Едва ли стоит объяснять, что общество, в котором сидящий в тюрьме оппозиционер выражает поддержку алиевскому режиму в войне приостановкой голодовки, объявленной против произвола этого же режима, не располагает инструментарием для защиты армянского меньшинства. Решение карабахского конфликта при любых цивильных вариантах (даже в рамках территориальной целостности Азербайджана) угрожает режиму, ибо предполагает создание демократических институтов волеизъявления на местах — это противоречит политическому смыслу режима Алиева. В этих условиях неудивительно, что приближенные к президентской администрации открыто намекают на интеграцию через азербайджанскую «элиту», главой которой видят армянского олигарха Рубена Вартаняна. Так как армяне Нагорного Карабаха вряд ли превышают 120 тысяч населения, Алиев, вероятно, делает ставку на успешную вариацию чеченского сценария с режимом Кадырова в РФ — подкуп части населения и локальной «элиты» в обмен на лояльность. Безусловно, такая модель «интеграции» будет основана на актуальности самого режима: в реалистичности этого сценария можно не сомневаться, а его реализация упрочит плацдарм для алиевской диктатуры.
С другой стороны, в отличие от «44-дневной войны», в нынешний период эскалации конфликта в Азербайджане некоторые из бывших сторонников войны, и сторонников весьма рьяных, были возмущены военными действиями. Хотя в основном речь шла о бессмысленности новых жертв, можно было услышать лозунги вроде «Зангезур — это Армения, и точка!», «ни пяди метра за границей Азербайджанской Республики» и тому подобное. Это говорит о том, что милитаризм и военная риторика Алиева даже у азербайджанских националистов вызывают отвращение.

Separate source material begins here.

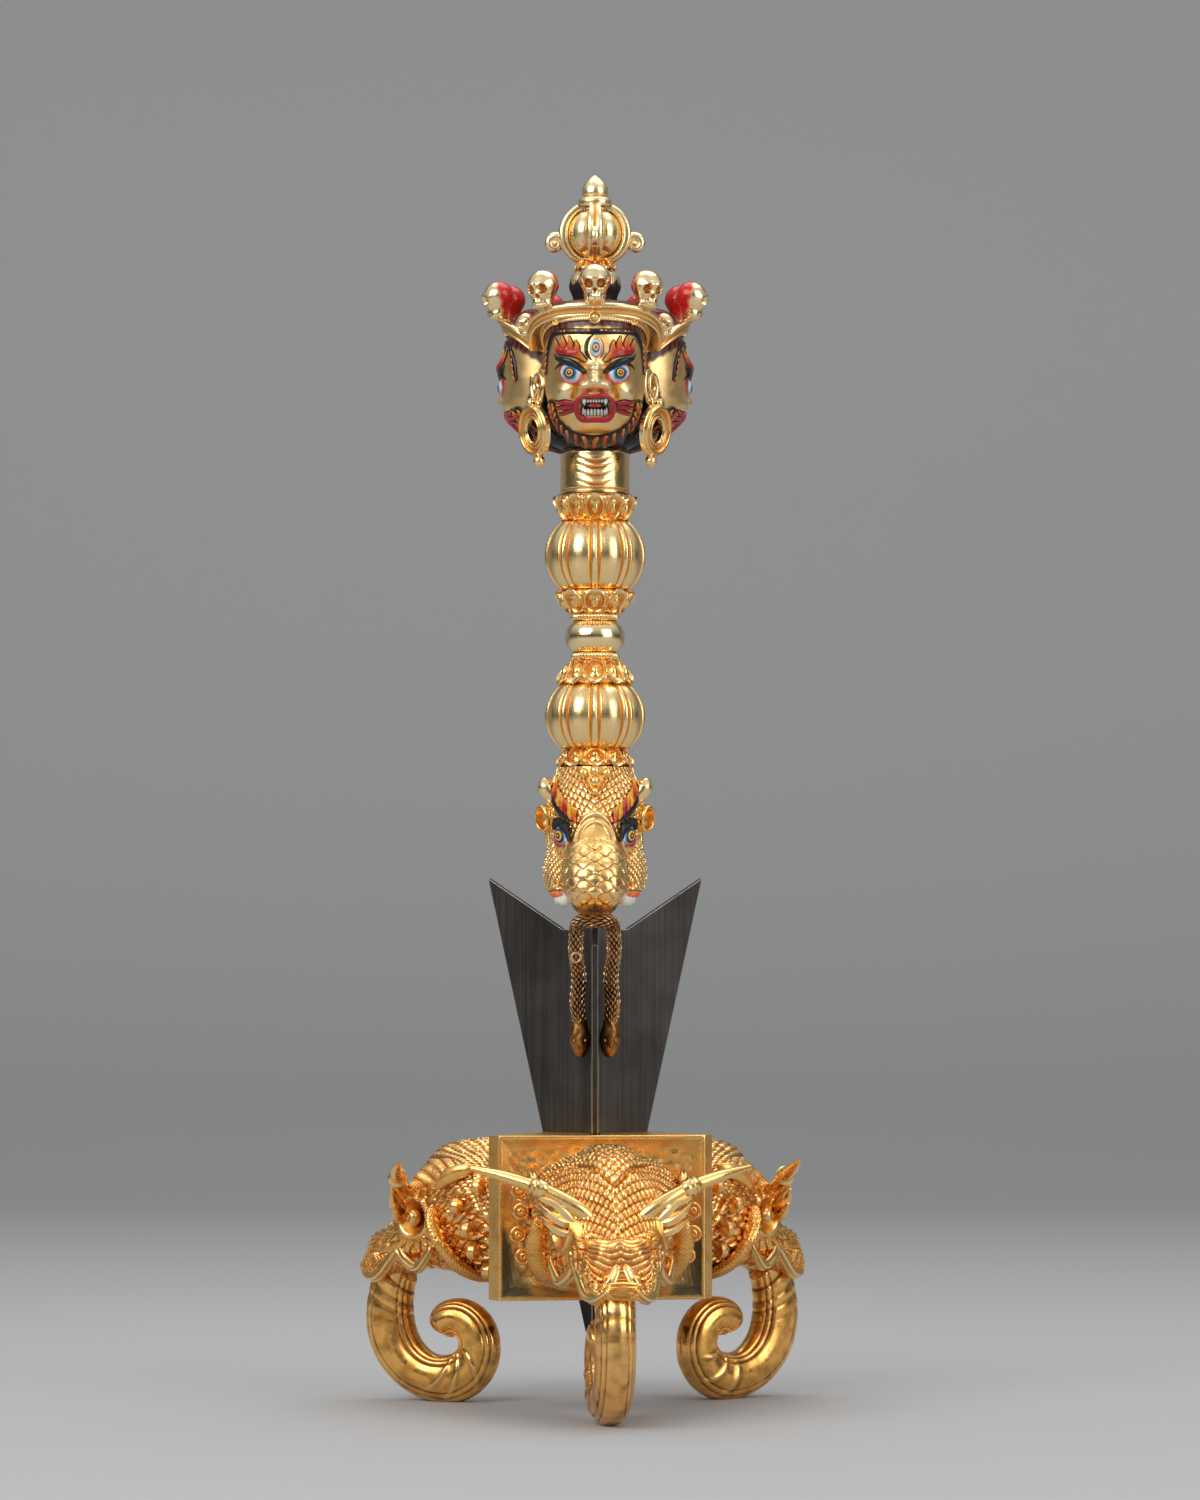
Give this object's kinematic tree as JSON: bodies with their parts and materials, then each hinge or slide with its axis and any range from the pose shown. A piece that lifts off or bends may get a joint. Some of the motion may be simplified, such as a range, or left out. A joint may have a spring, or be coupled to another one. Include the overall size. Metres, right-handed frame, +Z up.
{
  "type": "phurba ritual dagger on a three-footed stand",
  "caption": "Gilt ritual dagger with a three-faced head, melon and lotus handle and dark blades, standing in a gilt tripod stand of monster heads with trunk scroll legs.",
  "frame": {"origin": "on the dagger's axis, in the plane of the table that the three feet stand on", "axes": "+Z up along the dagger, the dagger's front face looks along -Y, +X to the viewer's right"},
  "size_m": [0.1133, 0.1144, 0.31],
  "materials": {
    "bright_gold": "polished fire gilding, warm in the recesses",
    "chased_gold": "chased and gilded casting with dark recesses",
    "painted_gold": "gilded with painted features",
    "dark_steel": "blackened, smooth",
    "bronze": "brown patina, knurled",
    "tooth_enamel": "white paint",
    "hair_lacquer": "brown gilding over a black painted root"
  },
  "bodies": {
    "stand": {"top_plate": "bright_gold", "socket_cone": "chased_gold", "corner_strips": "chased_gold", "face_plate_front": "bright_gold", "face_plate_right": "bright_gold", "face_plate_left": "bright_gold", "monster_front": "chased_gold", "monster_right": "chased_gold", "monster_left": "chased_gold", "horns_front": "chased_gold", "horns_right": "chased_gold", "horns_left": "chased_gold", "mane_front": "chased_gold", "mane_right": "chased_gold", "mane_left": "chased_gold", "lip_front": "bright_gold", "lip_right": "bright_gold", "lip_left": "bright_gold", "trunk_leg_front": "bright_gold", "trunk_leg_right": "bright_gold", "trunk_leg_left": "bright_gold"},
    "dagger": {"blade_front": "dark_steel", "blade_right": "dark_steel", "blade_left": "dark_steel", "tang_rod": "dark_steel", "beast_head": "painted_gold", "beast_ears": "chased_gold", "beast_fangs": "tooth_enamel", "beast_mane": "chased_gold", "snake_yoke": "bronze", "snake_right": "bronze", "snake_left": "bronze", "lotus_beast": "bright_gold", "melon_low": "bright_gold", "lotus_low": "bright_gold", "bead_ring_low": "bright_gold", "ball": "bright_gold", "bead_ring_high": "bright_gold", "lotus_high": "bright_gold", "melon_high": "bright_gold", "lotus_neck": "bright_gold", "neck": "bright_gold", "head": "painted_gold", "ears": "chased_gold", "earrings": "bright_gold", "crown_band": "bright_gold", "crown_cord": "chased_gold", "crown_jewels": "bright_gold", "skulls_front": "bright_gold", "skulls_right": "bright_gold", "skulls_left": "bright_gold", "small_skulls": "bright_gold", "topknot": "hair_lacquer", "finial_collar": "bright_gold", "finial_bud": "bright_gold", "finial_prongs": "bright_gold", "finial_tip": "bright_gold"}
  },
  "joints": [
    {"name": "dagger_lift", "type": "slide", "parent": "stand", "child": "dagger", "axis": [0, 0, 1], "range_m": [0, 0.062]}
  ]
}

Разумеется, все эти перипетии еще потребуют толкового расследования и изучения, однако сейчас говорить о каких-либо оптимистических сценариях, о прорыве в отношениях между Арменией и Азербайджаном на уровне общества говорить не приходится. И вовсе не потому, что Алиев — фанатик-националист, как раз идейным человеком его вряд ли назовешь. А потому что существующая логика межэтнического напряжения выгоднее его режиму. Именно в этом многоуровневом и сложном в своих противоречиях состоянии проявляет себя на данном этапе старый карабахский излом.